Chromogenic Mechanism and Chromaticity Study of Brazilian Aquamarine

Aquamarine, a popular variety of blue beryl, faces challenges in market valuation due to its reliance on subjective color assessment. This study investigates the coloration mechanism and establish a quantitative framework for assessing its color based on spectral and chromaticity analysis. We utilized electron probe microanalysis, ultraviolet-visible-near-infrared spectroscopy, laser Raman spectroscopy, and fiber optic spectroscopy to examine Brazilian aquamarine samples with varying blue intensities. The results indicate that the samples have high alkali metal (Na, K) content and low V/Cr content, consistent with the characteristics of high-alkali beryl. Ultraviolet spectroscopy reveals that the Fe³⁺-Fe²⁺ interaction (absorption at 620 nm) is the primary cause of blue coloration, while in deep blue samples, absorption at 956 nm decreases.

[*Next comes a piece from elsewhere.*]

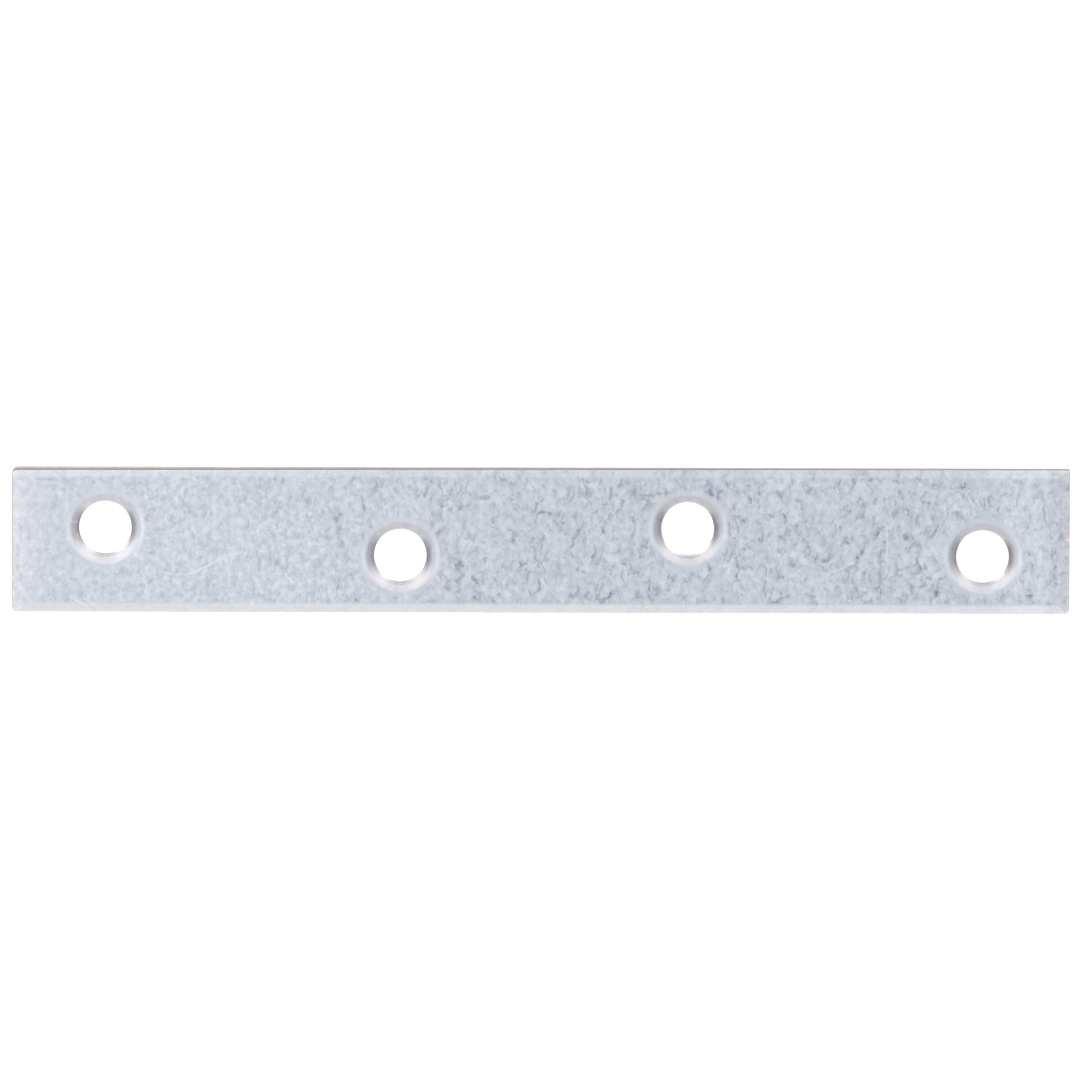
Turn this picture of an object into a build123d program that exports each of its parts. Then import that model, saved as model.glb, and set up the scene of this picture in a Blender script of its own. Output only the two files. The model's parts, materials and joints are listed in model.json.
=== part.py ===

Raman shifts (317 cm⁻¹ , 392 cm⁻¹ Al-O bonds) correlate with TFeO content and chromaticity b value higher TFeO content corresponds to smaller Al–O peak shifts, and larger shifts are associated with higher b values (yellow hue). Specifically, increasing TFeO content leads to a shift of the Al-O Raman peak towards higher wavenumbers, and the magnitude of this shift is negatively correlated with the TFeO level. Based on hue angle (H) and saturation (S), we propose a classification method: “Light Blue” (H: 140–170, S ≤ 15), “Sky Blue” (H: 170–200, 15 < S ≤ 25), “Ocean Blue” (H: 200–230, 25 < S ≤ 35), and “Deep Blue” (H > 230, S > 35). This system provides a scientific basis for the quality assessment and market valuation of aquamarine.